▸ **Written exercise**
Copy every line of the entries that includes the word "materials".
━━━ Data shown
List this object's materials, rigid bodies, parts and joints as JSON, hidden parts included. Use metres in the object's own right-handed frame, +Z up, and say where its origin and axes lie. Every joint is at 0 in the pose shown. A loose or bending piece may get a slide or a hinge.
━━━━━━
━━━ Data shown
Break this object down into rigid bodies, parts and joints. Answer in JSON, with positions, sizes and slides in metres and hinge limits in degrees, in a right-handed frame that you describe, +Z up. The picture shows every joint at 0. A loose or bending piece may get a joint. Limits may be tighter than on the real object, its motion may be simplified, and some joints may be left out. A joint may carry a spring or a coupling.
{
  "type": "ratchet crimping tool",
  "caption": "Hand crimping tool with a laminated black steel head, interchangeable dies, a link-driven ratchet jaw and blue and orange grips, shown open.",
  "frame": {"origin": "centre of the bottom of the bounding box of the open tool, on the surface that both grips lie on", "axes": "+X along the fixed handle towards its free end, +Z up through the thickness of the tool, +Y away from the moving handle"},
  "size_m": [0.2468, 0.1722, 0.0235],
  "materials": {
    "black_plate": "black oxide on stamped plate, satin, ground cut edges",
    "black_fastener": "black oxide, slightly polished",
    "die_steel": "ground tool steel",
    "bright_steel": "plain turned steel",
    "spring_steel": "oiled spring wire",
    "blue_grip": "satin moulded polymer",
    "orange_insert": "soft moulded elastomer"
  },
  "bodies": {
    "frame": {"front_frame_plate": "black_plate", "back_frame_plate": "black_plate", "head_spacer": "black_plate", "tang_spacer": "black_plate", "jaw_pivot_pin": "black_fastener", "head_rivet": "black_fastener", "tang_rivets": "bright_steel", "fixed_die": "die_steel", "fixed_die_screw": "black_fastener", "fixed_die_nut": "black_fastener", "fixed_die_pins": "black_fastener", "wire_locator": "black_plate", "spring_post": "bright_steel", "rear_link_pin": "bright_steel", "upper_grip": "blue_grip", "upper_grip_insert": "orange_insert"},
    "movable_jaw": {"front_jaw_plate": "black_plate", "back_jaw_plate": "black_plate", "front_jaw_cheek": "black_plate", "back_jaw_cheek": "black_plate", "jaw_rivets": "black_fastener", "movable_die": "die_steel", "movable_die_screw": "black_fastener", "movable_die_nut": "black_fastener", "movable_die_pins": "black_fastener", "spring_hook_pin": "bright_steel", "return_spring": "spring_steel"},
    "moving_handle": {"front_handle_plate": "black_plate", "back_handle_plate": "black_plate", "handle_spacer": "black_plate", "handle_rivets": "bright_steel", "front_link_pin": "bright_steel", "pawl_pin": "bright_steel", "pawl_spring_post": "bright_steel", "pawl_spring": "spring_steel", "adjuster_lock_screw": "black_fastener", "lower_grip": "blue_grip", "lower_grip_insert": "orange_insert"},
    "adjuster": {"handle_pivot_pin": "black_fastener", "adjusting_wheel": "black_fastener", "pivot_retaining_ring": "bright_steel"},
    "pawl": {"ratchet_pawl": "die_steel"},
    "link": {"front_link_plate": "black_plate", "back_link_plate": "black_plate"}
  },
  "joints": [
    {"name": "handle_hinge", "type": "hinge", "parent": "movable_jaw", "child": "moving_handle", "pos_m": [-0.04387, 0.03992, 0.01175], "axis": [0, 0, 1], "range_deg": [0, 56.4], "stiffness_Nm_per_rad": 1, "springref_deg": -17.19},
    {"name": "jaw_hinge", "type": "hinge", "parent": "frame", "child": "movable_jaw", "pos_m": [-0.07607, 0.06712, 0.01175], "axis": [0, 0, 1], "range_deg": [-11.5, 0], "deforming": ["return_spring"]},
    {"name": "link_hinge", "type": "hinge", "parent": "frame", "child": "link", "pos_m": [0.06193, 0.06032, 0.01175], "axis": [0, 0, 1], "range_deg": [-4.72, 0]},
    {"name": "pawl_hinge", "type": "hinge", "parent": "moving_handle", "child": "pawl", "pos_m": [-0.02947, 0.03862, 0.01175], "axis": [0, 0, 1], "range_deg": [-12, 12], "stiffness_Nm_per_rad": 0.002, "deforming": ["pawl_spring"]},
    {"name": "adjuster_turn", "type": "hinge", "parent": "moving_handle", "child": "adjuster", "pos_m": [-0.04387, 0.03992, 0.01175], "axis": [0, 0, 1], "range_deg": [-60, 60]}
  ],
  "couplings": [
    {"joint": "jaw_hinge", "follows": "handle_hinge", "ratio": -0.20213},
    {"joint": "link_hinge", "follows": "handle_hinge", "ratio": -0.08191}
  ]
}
━━━━━━
▸ **Completed exercise**
List this object's materials, rigid bodies, parts and joints as JSON, hidden parts included. Use metres in the object's own right-handed frame, +Z up, and say where its origin and axes lie. Every joint is at 0 in the pose shown. A loose or bending piece may get a slide or a hinge.
  "materials": {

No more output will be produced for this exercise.